Compared with the country of my birth I have never been harassed or even visited by secret police, no foreign power has ever tried to steal any part of my country, nobody was interested in the political allegiance of myself or my ancestors, nobody asked to see proofs of my formal qualifications (I had none!). All that despite of me being absolutely unknown at the beginning, without relatives, without friends, and for the first few months without any money.

All that I have ever been asked for was “Can you do what we need? Come if you do!” That was all, absolutely!!!

One more detail.

In Czechoslovakia I have lived all my life with my parents or my grandparents. When I was 30 years-old I got married, our first child came soon and I was trying to find a rented accommodation in Bratislava where I was born, living and working – absolutely without success.

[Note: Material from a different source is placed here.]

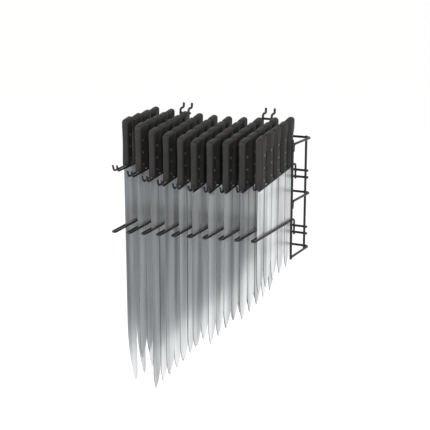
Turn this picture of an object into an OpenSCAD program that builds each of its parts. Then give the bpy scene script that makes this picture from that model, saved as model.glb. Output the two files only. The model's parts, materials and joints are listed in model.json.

In the “West”, arriving without money, relatives, friends, unfamiliar with local customs and ways, we lived for free for about 4 months in military-style huts provided by the Government. From my first few jobs I managed to put some money together and through an agency I rented a two-bedroom flat, fitted with a telephone (for which I was in Czechoslovakia applying for many years, without success).

Four years later we bought a block of land suitable to build a house on, a year later we began building, and less than six years from arrival in this new country we were moving into our new house – my wife, myself, and four children that were born to us over the years.

If all written above is a typical description of a renegade – I am wearing that badge with a degree of pride.

I have no reason to apologize, I am not ashamed!